◆ **The exercise**
Print, without altering anything, the lines from the one that holds "for (const width" to the one that holds "shown = obj.evaluated_get(depsgraph)", inclusive. No other lines belong in the output.

◆ **Provided information**
(begin)
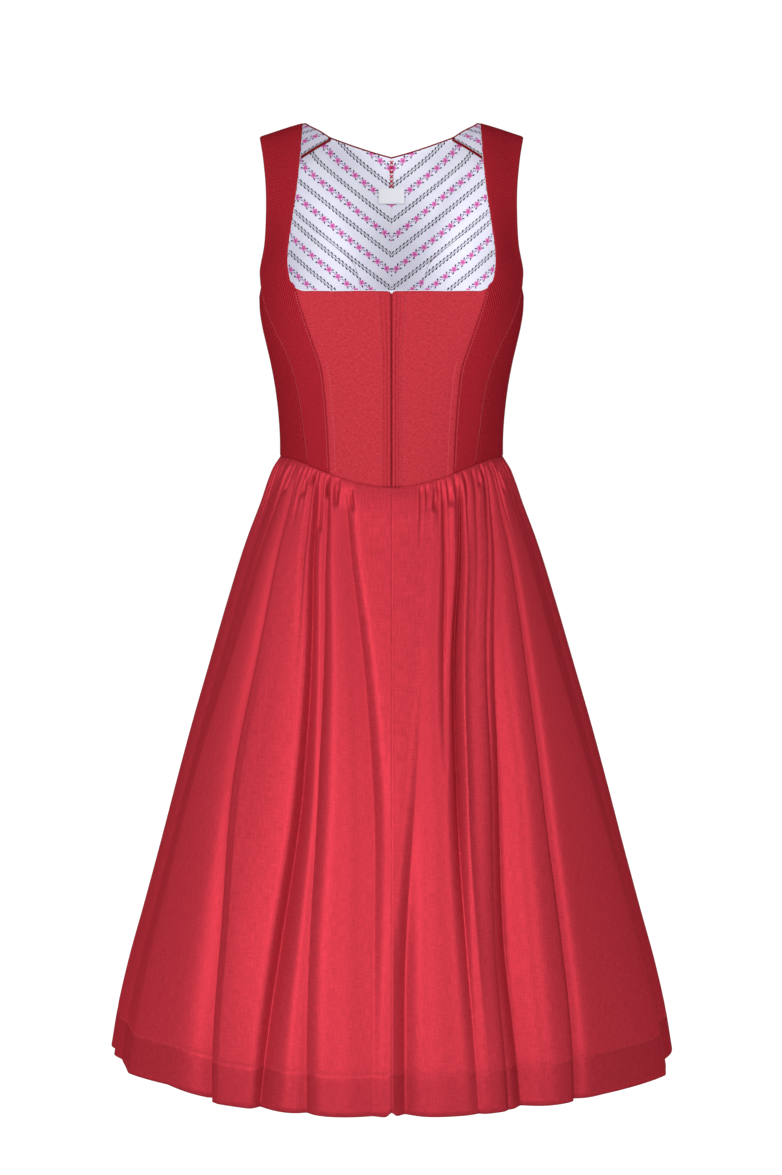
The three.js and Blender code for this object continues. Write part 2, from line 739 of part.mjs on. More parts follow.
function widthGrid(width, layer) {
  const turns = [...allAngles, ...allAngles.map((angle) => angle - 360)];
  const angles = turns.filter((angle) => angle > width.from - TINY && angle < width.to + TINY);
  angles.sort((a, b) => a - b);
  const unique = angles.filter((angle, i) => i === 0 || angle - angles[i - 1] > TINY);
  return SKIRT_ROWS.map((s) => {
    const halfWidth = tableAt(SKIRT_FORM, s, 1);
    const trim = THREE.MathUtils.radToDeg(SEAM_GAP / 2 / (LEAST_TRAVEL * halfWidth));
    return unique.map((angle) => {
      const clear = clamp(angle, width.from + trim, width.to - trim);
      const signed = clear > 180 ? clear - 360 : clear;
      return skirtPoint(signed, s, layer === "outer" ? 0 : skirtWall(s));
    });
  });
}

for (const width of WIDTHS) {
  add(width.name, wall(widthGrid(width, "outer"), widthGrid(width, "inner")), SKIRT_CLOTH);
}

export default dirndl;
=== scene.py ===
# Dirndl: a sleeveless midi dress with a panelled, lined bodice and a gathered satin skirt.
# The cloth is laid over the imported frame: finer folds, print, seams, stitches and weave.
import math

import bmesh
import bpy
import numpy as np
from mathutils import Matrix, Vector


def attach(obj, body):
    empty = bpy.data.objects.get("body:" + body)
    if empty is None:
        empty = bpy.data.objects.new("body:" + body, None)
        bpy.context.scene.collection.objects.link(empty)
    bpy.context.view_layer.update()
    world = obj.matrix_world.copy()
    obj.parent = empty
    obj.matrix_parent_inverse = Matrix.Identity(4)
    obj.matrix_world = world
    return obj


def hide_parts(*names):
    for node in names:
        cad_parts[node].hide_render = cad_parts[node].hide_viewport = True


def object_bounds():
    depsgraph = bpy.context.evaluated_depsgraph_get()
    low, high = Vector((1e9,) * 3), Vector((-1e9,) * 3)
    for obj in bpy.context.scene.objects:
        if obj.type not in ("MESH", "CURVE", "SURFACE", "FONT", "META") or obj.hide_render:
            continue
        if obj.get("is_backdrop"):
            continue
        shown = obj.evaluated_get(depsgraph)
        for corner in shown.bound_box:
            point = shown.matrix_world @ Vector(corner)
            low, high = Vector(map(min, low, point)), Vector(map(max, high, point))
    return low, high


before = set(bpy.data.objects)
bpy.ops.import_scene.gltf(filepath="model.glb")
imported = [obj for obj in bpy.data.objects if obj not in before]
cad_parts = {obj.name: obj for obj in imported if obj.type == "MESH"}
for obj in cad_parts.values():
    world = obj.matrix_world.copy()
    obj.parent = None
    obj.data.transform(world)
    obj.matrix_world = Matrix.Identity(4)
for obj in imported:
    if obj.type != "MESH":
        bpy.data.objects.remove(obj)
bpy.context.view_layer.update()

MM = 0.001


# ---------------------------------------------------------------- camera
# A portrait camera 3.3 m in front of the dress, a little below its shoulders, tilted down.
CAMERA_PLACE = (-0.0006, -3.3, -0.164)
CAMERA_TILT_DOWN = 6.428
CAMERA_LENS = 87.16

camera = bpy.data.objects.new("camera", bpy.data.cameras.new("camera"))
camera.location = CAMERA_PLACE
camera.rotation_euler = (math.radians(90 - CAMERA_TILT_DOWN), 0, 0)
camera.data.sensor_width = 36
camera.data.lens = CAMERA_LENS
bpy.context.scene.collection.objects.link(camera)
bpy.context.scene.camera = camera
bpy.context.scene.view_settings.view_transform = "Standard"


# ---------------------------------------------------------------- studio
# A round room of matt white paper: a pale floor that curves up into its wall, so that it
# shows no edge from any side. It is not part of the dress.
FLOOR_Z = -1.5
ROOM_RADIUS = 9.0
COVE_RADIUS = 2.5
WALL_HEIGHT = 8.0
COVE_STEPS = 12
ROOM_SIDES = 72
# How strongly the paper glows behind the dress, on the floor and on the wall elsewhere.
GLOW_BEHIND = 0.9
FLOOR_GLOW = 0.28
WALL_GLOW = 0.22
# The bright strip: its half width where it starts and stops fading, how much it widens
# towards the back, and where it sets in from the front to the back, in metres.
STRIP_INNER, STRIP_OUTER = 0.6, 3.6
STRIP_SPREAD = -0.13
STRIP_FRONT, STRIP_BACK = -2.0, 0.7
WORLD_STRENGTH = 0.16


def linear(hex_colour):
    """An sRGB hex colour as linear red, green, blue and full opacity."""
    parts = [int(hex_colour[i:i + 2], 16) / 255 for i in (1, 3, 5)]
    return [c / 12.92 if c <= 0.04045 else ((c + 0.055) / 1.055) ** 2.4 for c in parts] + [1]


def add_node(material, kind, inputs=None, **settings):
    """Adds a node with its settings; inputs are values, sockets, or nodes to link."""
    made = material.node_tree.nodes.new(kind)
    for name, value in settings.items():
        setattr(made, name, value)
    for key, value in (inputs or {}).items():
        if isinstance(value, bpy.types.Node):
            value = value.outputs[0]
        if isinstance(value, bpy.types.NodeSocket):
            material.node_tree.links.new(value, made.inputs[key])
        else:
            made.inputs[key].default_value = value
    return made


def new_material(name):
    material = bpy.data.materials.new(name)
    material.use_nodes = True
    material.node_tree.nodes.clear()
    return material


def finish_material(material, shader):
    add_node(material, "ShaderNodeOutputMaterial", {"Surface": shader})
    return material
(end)
(begin)
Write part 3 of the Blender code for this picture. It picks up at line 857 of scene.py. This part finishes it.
(end)
◆ **Output of the exercise**
for (const width of WIDTHS) {
  add(width.name, wall(widthGrid(width, "outer"), widthGrid(width, "inner")), SKIRT_CLOTH);
}

export default dirndl;
=== scene.py ===
# Dirndl: a sleeveless midi dress with a panelled, lined bodice and a gathered satin skirt.
# The cloth is laid over the imported frame: finer folds, print, seams, stitches and weave.
import math

import bmesh
import bpy
import numpy as np
from mathutils import Matrix, Vector


def attach(obj, body):
    empty = bpy.data.objects.get("body:" + body)
    if empty is None:
        empty = bpy.data.objects.new("body:" + body, None)
        bpy.context.scene.collection.objects.link(empty)
    bpy.context.view_layer.update()
    world = obj.matrix_world.copy()
    obj.parent = empty
    obj.matrix_parent_inverse = Matrix.Identity(4)
    obj.matrix_world = world
    return obj


def hide_parts(*names):
    for node in names:
        cad_parts[node].hide_render = cad_parts[node].hide_viewport = True


def object_bounds():
    depsgraph = bpy.context.evaluated_depsgraph_get()
    low, high = Vector((1e9,) * 3), Vector((-1e9,) * 3)
    for obj in bpy.context.scene.objects:
        if obj.type not in ("MESH", "CURVE", "SURFACE", "FONT", "META") or obj.hide_render:
            continue
        if obj.get("is_backdrop"):
            continue
        shown = obj.evaluated_get(depsgraph)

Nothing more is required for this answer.